Aim of the exercise: Copy all the material that follows, keeping every character the same.
==================================================
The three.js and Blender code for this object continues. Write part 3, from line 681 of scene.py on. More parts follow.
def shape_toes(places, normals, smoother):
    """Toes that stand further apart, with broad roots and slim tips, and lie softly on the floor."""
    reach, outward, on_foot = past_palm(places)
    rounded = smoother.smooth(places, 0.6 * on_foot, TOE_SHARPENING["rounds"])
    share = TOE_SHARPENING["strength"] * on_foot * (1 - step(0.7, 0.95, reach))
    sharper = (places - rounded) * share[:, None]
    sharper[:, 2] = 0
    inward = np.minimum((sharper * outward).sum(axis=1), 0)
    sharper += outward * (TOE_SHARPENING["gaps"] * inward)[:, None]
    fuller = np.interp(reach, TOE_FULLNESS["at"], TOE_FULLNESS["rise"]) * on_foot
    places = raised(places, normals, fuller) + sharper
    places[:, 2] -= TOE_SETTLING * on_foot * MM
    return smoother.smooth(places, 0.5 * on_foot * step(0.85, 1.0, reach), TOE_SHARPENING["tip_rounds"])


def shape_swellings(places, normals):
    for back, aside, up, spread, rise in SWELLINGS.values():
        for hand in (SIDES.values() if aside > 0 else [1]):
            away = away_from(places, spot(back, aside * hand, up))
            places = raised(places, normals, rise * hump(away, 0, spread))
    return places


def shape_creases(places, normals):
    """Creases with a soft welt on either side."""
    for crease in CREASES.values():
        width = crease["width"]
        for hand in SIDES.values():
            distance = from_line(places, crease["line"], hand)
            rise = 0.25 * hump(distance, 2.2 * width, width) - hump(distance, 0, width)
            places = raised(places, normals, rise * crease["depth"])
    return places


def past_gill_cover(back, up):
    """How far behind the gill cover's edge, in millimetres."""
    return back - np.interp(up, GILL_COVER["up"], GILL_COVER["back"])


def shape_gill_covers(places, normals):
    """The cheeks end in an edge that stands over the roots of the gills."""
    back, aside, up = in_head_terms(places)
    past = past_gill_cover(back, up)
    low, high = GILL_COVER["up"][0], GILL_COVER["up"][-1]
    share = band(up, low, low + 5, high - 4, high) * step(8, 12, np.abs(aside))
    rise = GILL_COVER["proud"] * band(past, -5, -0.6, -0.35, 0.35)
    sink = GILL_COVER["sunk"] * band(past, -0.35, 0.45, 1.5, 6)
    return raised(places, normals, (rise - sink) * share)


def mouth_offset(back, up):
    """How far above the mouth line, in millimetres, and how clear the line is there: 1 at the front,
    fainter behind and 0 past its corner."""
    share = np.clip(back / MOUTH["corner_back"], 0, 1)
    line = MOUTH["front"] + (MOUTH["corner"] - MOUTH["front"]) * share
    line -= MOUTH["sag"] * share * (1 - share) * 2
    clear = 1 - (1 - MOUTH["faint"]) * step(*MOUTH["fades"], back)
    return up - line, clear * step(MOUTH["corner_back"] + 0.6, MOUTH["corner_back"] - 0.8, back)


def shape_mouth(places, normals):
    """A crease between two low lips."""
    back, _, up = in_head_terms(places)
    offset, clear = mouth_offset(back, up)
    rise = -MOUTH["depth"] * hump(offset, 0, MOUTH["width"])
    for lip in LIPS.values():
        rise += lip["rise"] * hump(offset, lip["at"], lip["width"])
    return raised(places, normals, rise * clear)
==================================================
Task answer:
The three.js and Blender code for this object continues. Write part 3, from line 681 of scene.py on. More parts follow.
def shape_toes(places, normals, smoother):
    """Toes that stand further apart, with broad roots and slim tips, and lie softly on the floor."""
    reach, outward, on_foot = past_palm(places)
    rounded = smoother.smooth(places, 0.6 * on_foot, TOE_SHARPENING["rounds"])
    share = TOE_SHARPENING["strength"] * on_foot * (1 - step(0.7, 0.95, reach))
    sharper = (places - rounded) * share[:, None]
    sharper[:, 2] = 0
    inward = np.minimum((sharper * outward).sum(axis=1), 0)
    sharper += outward * (TOE_SHARPENING["gaps"] * inward)[:, None]
    fuller = np.interp(reach, TOE_FULLNESS["at"], TOE_FULLNESS["rise"]) * on_foot
    places = raised(places, normals, fuller) + sharper
    places[:, 2] -= TOE_SETTLING * on_foot * MM
    return smoother.smooth(places, 0.5 * on_foot * step(0.85, 1.0, reach), TOE_SHARPENING["tip_rounds"])


def shape_swellings(places, normals):
    for back, aside, up, spread, rise in SWELLINGS.values():
        for hand in (SIDES.values() if aside > 0 else [1]):
            away = away_from(places, spot(back, aside * hand, up))
            places = raised(places, normals, rise * hump(away, 0, spread))
    return places


def shape_creases(places, normals):
    """Creases with a soft welt on either side."""
    for crease in CREASES.values():
        width = crease["width"]
        for hand in SIDES.values():
            distance = from_line(places, crease["line"], hand)
            rise = 0.25 * hump(distance, 2.2 * width, width) - hump(distance, 0, width)
            places = raised(places, normals, rise * crease["depth"])
    return places


def past_gill_cover(back, up):
    """How far behind the gill cover's edge, in millimetres."""
    return back - np.interp(up, GILL_COVER["up"], GILL_COVER["back"])


def shape_gill_covers(places, normals):
    """The cheeks end in an edge that stands over the roots of the gills."""
    back, aside, up = in_head_terms(places)
    past = past_gill_cover(back, up)
    low, high = GILL_COVER["up"][0], GILL_COVER["up"][-1]
    share = band(up, low, low + 5, high - 4, high) * step(8, 12, np.abs(aside))
    rise = GILL_COVER["proud"] * band(past, -5, -0.6, -0.35, 0.35)
    sink = GILL_COVER["sunk"] * band(past, -0.35, 0.45, 1.5, 6)
    return raised(places, normals, (rise - sink) * share)


def mouth_offset(back, up):
    """How far above the mouth line, in millimetres, and how clear the line is there: 1 at the front,
    fainter behind and 0 past its corner."""
    share = np.clip(back / MOUTH["corner_back"], 0, 1)
    line = MOUTH["front"] + (MOUTH["corner"] - MOUTH["front"]) * share
    line -= MOUTH["sag"] * share * (1 - share) * 2
    clear = 1 - (1 - MOUTH["faint"]) * step(*MOUTH["fades"], back)
    return up - line, clear * step(MOUTH["corner_back"] + 0.6, MOUTH["corner_back"] - 0.8, back)


def shape_mouth(places, normals):
    """A crease between two low lips."""
    back, _, up = in_head_terms(places)
    offset, clear = mouth_offset(back, up)
    rise = -MOUTH["depth"] * hump(offset, 0, MOUTH["width"])
    for lip in LIPS.values():
        rise += lip["rise"] * hump(offset, lip["at"], lip["width"])
    return raised(places, normals, rise * clear)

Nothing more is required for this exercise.